Goda et al, U.S. Pat. No. 3,811,875, teaches 0.25% to 2% Al and up to 3.5% Mo additions in low-carbon austenitic stainless steels. Their room temperature hardness (Table I) ranges from 78 to 86 Rockwell B, which is equivalent to about 140 to 166 BHN, respectively. Their hardness at 1300.degree. F. (700.degree. C.) would therefore be expected to be about 90 to 100 BHN.
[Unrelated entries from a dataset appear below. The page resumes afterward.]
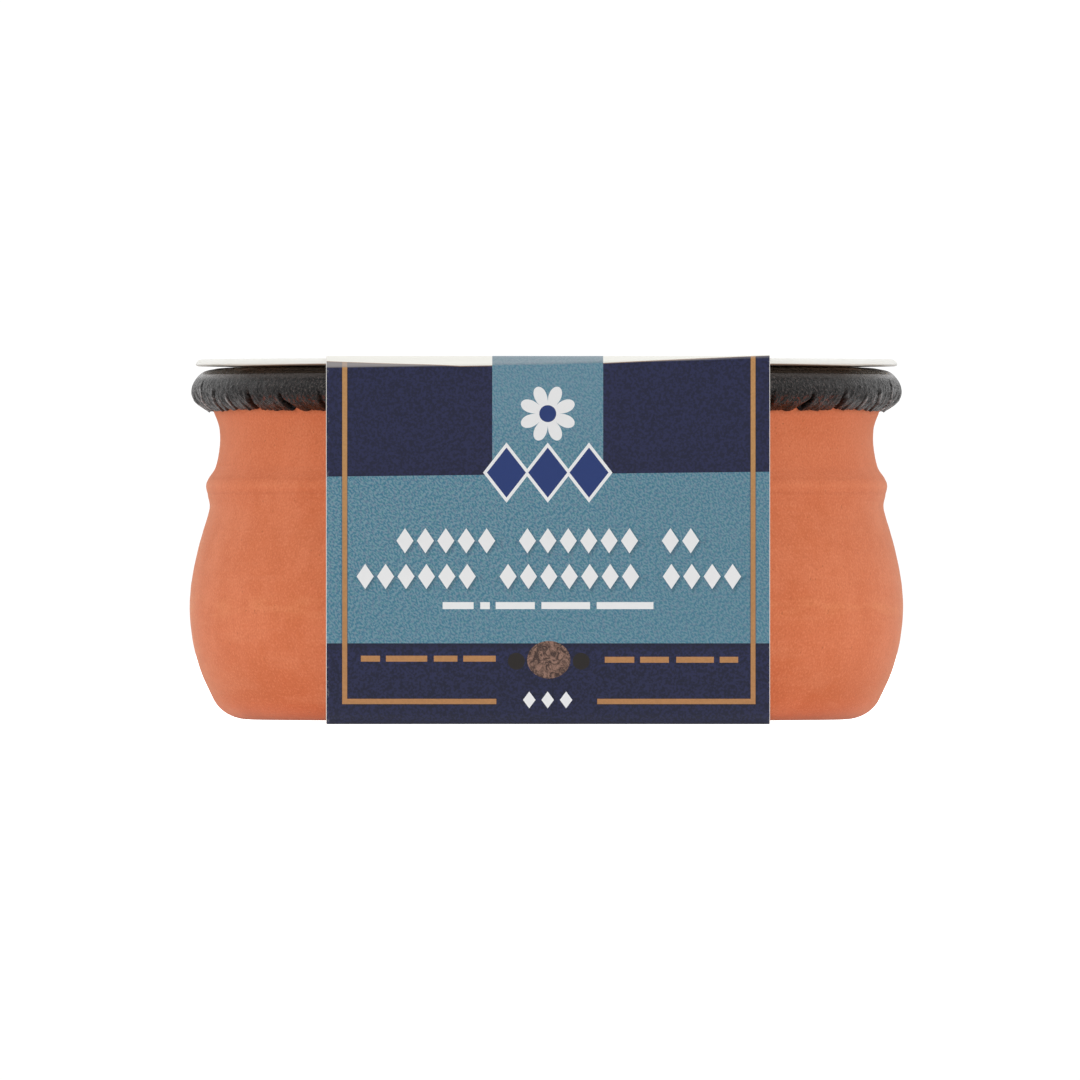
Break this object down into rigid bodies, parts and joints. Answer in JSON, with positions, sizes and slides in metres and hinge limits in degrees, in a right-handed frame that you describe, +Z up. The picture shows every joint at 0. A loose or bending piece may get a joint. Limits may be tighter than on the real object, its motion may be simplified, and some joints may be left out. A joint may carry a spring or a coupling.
{
  "type": "pot of soft goat cheese and truffle dip",
  "caption": "Shut round terracotta pot of soft cheese: dark gathered film over the rim, flat pale lid on top and a board sleeve folded round front, top, back and underside.",
  "frame": {"origin": "middle of the flat underside, on the surface that the pack stands on", "axes": "+Z up; the sleeve's front panel faces -Y; +X to the right as seen from the front"},
  "size_m": [0.0978, 0.0992, 0.0502],
  "materials": {
    "terracotta": "unglazed, matt",
    "film": "satin, finely wrinkled",
    "lid_plastic": "smooth, slightly translucent",
    "board": "printed, satin"
  },
  "bodies": {
    "root": {"pot": "terracotta", "cover": "film", "lid": "lid_plastic", "sleeve": "board"}
  },
  "joints": []
}
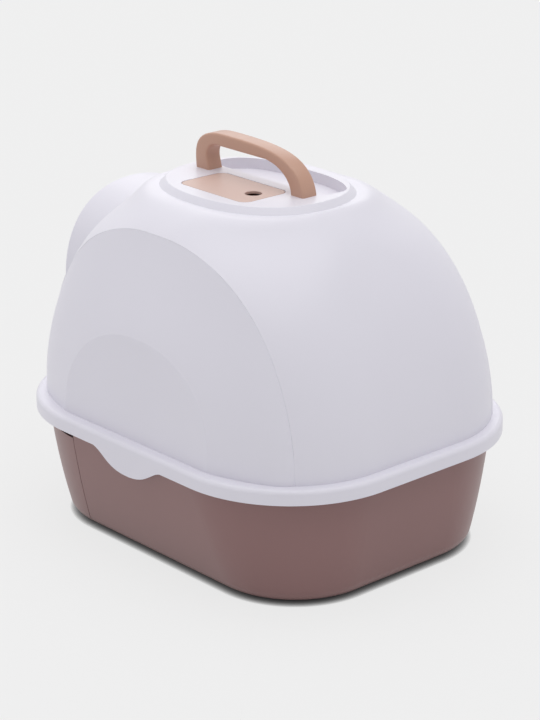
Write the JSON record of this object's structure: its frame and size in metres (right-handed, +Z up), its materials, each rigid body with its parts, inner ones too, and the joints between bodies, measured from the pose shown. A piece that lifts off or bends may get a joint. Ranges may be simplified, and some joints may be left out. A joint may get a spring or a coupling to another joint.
{
  "type": "hooded litter box with pull-out drawer",
  "caption": "Covered cat litter box: domed white hood with carrying handle, porch entrance with swing flap, and a brown lower tray with a pull-out drawer.",
  "frame": {"origin": "centre of the skirt outline at floor level", "axes": "+Z up; -Y towards the entrance and the drawer pull; X across the width"},
  "size_m": [0.412, 0.5, 0.4415],
  "materials": {
    "hood": "satin moulded",
    "base_shell": "satin moulded",
    "drawer": "satin moulded",
    "handle": "satin moulded",
    "deodorizer_lid": "satin moulded",
    "deodorizer_pad": "felt",
    "entrance_frame": "satin moulded",
    "entrance_flap": "clear tinted plastic",
    "handle_screws": "plain",
    "feet": "matte"
  },
  "bodies": {
    "base": {"base_shell": "base_shell", "foot_front_left": "feet", "foot_front_right": "feet", "foot_rear_left": "feet", "foot_rear_right": "feet"},
    "drawer": {"drawer": "drawer"},
    "hood": {"hood": "hood", "handle": "handle", "handle_screws": "handle_screws", "deodorizer_pad": "deodorizer_pad", "entrance_frame": "entrance_frame"},
    "flap": {"entrance_flap": "entrance_flap"},
    "small_lid": {"deodorizer_lid": "deodorizer_lid"}
  },
  "joints": [
    {"name": "drawer_slide", "type": "slide", "parent": "base", "child": "drawer", "axis": [0, -1, 0], "range_m": [0, 0.3]},
    {"name": "hood_lift", "type": "slide", "parent": "base", "child": "hood", "axis": [0, 0, 1], "range_m": [0, 0.2]},
    {"name": "flap_hinge", "type": "hinge", "parent": "hood", "child": "flap", "pos_m": [0, -0.2285, 0.283], "axis": [1, 0, 0], "range_deg": [-75, 75]},
    {"name": "small_lid_lift", "type": "slide", "parent": "hood", "child": "small_lid", "axis": [0, 0, 1], "range_m": [0, 0.015]}
  ]
}
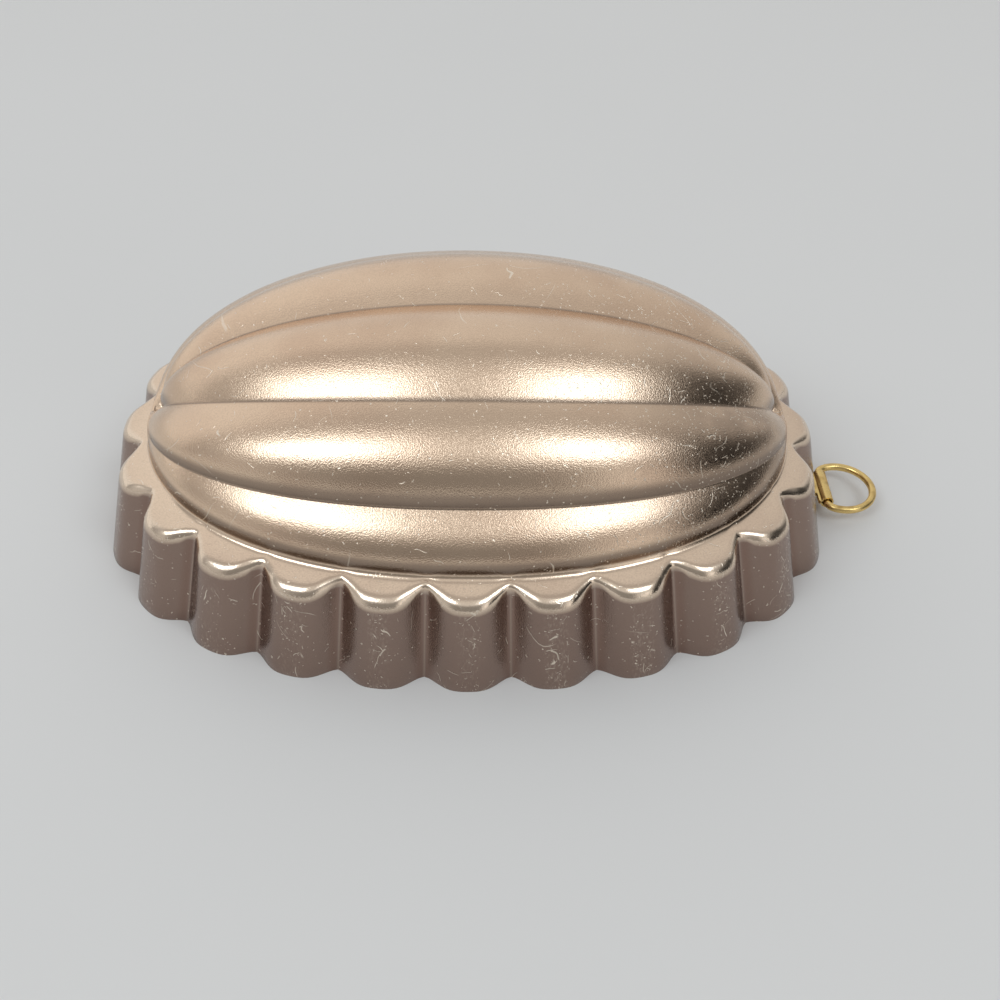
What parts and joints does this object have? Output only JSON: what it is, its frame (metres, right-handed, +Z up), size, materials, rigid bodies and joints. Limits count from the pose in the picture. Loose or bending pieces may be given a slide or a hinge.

Yamaguchi et al, U.S. Pat. No. 4,141,762, teaches 0.06% to 6% Al and up to 6% Mo in low-carbon duplex alloys of mixed FCC-BCC matrix structures said to have remarkably excellent hot workability. The alloys are formulated to be of high ductility and low hardness, as contrasted to high hardness and no significant hot workability.
Wick, U.S. Pat. No. 3,167,424, teaches alloys for valve seat insert castings of 0.85% to 3.50% C., 1.5% to 3.5% Si, 0.5% to 3% Mn, 4% to 12% Mo, 4% to 12% Co, 4% to 12% W, 0.2% to 6% Cu, 0.2% to 4% Al, 5% to 35% Fe, 5% to 20% Cr and the remainder Ni. The preferred composition is 2.5% C, 2.5% Si, 1% Mn, 40% Ni, 10% Cr, 7% Mo, 7% Co, 7% W, 1.5% Cu, 1.5% Al and 20% Fe. While such alloys might have reasonably good hot hardness at 1300.degree. F. they are entirely beyond the cost range of cement cooler grate castings due to their nickel, cobalt, tungsten and molybdenum contents.
In spite of these prior art efforts, there remains a need for low cost alloys having good high temperature hardness and resistance to hot corrosion gases.